Wal-Mart, which used to boast of its Made in America product line back in Sam Walton’s day, seems to be the world capital of cheaply-made items that won’t last long. Stores have disposable items of every stripe—kitchenware, cameras, contact lenses. There is no shortage of disposable items that will find themselves quickly going from store shelf to the trash dump.

Now I am no environmentalist, and I use more than my share of disposable items. Yet, I have observed that I need to be careful that my use of these items does not affect my worldview. If we start to view the things around us as disposable, it won’t be long before we risk viewing people around us as disposable.

Take also, for example, our society’s changing view of the body. If we view the human body as transient or something that will be done away with, that will affect how we eat, exercise and behavior. A disposable view of the body, as opposed to the Christian view which teaches that the body is made by God and will be resurrected in the last day (John 5:28), leads to careless and casual habits.

We also see evidence of this in the evil practice of pornography. The very act of consuming pornography—which is of the Devil—creates a worldview that people are to be used and then thrown away. This act cheapens our view of sexuality and life itself.

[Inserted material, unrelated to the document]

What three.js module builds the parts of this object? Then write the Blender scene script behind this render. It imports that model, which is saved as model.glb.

It is not a stretch to say that our throw-away views about sex have made cohabitation, divorce and even abortion more widely practiced and acceptable.

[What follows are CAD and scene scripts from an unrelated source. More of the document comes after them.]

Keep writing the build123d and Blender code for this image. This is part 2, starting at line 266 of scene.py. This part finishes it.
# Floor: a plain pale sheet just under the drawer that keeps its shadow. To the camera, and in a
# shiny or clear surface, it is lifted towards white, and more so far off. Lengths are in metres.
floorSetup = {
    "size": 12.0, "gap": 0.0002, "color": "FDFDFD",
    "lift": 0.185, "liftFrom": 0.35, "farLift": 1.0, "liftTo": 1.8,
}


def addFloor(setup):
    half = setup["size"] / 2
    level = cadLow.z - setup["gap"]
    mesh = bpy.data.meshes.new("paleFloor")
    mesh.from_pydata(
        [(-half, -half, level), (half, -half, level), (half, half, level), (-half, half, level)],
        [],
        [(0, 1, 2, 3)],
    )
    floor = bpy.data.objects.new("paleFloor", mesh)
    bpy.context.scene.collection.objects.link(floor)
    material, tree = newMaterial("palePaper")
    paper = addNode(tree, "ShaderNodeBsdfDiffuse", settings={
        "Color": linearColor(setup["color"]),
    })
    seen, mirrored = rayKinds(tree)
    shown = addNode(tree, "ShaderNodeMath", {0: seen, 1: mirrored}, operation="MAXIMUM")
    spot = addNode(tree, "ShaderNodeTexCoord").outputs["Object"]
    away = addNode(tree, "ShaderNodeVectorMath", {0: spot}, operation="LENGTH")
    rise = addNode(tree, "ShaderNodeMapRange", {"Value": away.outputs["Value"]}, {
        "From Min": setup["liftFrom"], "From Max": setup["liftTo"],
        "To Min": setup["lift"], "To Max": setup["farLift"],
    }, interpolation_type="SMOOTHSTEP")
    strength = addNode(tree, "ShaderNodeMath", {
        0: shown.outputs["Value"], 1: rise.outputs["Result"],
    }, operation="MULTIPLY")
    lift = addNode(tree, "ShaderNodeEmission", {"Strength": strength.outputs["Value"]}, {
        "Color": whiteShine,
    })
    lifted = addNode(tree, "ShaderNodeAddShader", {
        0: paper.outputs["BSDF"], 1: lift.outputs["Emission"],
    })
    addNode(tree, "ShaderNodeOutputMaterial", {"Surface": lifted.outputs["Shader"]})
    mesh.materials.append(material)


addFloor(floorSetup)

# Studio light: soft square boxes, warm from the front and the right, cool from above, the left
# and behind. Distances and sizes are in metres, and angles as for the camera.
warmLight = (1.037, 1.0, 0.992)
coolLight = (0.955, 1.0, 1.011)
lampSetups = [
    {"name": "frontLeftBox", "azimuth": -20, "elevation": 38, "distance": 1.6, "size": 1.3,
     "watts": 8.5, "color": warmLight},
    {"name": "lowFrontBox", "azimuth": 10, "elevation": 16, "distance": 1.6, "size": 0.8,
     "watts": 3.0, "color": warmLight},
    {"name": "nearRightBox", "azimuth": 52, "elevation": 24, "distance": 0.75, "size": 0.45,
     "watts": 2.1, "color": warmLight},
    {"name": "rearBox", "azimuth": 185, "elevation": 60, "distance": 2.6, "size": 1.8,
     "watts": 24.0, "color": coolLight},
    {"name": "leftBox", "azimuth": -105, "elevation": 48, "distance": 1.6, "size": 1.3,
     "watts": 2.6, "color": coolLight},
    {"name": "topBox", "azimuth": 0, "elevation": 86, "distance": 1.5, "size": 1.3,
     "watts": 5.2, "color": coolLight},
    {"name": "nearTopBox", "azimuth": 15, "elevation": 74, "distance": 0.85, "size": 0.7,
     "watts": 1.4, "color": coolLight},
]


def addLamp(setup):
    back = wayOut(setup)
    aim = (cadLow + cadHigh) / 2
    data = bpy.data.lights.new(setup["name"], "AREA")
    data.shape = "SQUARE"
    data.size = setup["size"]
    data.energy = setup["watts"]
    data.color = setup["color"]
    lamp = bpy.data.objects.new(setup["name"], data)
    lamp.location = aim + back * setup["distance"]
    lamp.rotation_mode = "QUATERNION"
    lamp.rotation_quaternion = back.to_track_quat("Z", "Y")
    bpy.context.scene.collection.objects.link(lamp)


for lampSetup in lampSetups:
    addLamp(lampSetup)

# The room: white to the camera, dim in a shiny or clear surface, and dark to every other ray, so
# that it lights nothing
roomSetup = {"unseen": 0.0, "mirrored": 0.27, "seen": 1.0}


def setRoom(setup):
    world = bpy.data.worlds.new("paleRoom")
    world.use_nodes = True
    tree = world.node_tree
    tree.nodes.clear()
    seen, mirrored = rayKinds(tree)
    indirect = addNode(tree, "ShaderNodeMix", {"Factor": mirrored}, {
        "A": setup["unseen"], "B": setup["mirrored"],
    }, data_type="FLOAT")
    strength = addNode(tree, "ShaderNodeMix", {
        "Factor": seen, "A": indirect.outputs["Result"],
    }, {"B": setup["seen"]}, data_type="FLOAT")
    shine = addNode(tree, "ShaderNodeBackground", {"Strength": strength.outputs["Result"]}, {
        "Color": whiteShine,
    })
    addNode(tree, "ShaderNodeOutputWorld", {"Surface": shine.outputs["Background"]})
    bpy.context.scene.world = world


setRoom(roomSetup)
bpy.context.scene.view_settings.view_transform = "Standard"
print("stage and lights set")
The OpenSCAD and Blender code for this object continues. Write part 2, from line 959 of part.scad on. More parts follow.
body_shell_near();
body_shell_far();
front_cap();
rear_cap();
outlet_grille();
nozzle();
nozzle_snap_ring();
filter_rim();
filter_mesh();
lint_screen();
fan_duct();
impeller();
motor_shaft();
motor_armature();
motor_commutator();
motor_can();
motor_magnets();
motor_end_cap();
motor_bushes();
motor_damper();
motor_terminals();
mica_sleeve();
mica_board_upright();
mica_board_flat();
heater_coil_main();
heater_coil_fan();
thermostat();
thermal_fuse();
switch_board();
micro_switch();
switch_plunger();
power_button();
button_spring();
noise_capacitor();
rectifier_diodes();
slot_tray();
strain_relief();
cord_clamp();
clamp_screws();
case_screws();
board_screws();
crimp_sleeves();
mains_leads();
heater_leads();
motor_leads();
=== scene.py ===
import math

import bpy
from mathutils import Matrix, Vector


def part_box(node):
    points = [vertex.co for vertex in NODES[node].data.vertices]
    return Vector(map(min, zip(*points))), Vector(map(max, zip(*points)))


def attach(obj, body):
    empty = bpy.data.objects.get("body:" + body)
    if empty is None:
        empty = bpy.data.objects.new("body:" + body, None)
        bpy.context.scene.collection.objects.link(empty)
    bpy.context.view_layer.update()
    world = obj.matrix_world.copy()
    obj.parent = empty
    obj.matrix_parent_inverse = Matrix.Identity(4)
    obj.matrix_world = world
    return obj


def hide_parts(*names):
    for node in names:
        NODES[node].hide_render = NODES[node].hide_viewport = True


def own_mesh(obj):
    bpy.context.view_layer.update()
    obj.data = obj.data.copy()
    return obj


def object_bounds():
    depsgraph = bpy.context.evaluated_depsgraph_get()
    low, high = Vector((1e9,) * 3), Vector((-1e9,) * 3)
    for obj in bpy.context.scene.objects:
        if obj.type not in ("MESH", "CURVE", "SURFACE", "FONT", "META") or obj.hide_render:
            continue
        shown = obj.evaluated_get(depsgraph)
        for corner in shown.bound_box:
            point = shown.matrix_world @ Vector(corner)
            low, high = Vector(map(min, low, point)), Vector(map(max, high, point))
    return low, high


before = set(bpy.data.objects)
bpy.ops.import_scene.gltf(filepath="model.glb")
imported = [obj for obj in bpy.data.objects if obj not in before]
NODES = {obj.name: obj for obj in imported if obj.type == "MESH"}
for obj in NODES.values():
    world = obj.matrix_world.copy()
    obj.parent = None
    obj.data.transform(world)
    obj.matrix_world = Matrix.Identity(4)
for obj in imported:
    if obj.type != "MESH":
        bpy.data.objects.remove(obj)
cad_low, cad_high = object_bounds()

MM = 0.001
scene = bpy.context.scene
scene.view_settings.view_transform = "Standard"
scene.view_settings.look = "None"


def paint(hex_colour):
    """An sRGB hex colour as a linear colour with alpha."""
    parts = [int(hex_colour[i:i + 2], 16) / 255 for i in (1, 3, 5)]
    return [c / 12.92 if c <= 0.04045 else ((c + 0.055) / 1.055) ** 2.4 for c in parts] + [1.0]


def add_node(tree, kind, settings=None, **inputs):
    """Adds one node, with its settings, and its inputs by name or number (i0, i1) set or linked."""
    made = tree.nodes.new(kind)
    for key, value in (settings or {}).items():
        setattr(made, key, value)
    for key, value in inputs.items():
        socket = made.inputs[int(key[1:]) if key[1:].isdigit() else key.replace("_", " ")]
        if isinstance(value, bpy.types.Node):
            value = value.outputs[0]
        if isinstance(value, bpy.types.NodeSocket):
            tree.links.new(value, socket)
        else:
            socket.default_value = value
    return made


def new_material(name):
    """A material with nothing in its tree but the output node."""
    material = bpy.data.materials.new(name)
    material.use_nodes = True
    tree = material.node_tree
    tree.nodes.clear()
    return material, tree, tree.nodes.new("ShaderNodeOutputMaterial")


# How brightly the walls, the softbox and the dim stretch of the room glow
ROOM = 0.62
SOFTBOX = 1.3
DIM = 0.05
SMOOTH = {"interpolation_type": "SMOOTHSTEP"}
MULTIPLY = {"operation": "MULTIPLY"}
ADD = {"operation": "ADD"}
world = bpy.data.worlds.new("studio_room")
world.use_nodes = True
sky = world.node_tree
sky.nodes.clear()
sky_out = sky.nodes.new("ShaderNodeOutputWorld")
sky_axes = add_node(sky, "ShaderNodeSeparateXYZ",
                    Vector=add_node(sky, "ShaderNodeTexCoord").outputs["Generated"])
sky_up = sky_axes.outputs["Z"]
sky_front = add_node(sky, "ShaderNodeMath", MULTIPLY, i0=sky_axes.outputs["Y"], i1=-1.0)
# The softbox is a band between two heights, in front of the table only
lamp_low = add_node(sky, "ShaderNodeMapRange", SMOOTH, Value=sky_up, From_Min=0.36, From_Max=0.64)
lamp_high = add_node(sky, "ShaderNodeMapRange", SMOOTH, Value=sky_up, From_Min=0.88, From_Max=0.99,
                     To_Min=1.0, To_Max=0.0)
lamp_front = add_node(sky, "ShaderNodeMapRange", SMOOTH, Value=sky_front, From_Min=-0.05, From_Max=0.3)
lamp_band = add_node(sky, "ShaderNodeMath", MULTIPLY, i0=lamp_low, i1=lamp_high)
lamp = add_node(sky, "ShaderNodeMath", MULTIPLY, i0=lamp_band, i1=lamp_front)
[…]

This disposable tendency shows itself in far more subtle ways too. Consider how widespread the practice of cremation of the dead has become. In Christianity, we see that the historically preferred action at death is burial, because it points to the day that our bodies will be resurrected. While many people feel forced to cremate loved ones due to economic hardships, the act of cremation can suggest that the body is of less permanent and enduring value. Because of this, churches have an excellent opportunity to come alongside financially those families who wish to bury their loved ones.

I am, of course, not saying that this act of cremation means people view others as disposable. What I am saying is that as much as any time in history, Christians today must be more careful about treating things, people, the body and life itself as disposable. I am also saying that a worldview that embraces a disposable view of life usually goes on to embrace death.

Contrary to this, we know that, as one Christian thinker said, God is not into scrapping things. While the world is passing away, His creation will someday be made new. While our bodies grow old and wear out like a garment now, He promises one day to return and resurrect us into bodies that are imperishable and incorruptible.

Knowing we are part of His plan means we know we are part of something meant to last. And that single promise creates a bright light that can never flicker, fade or go out.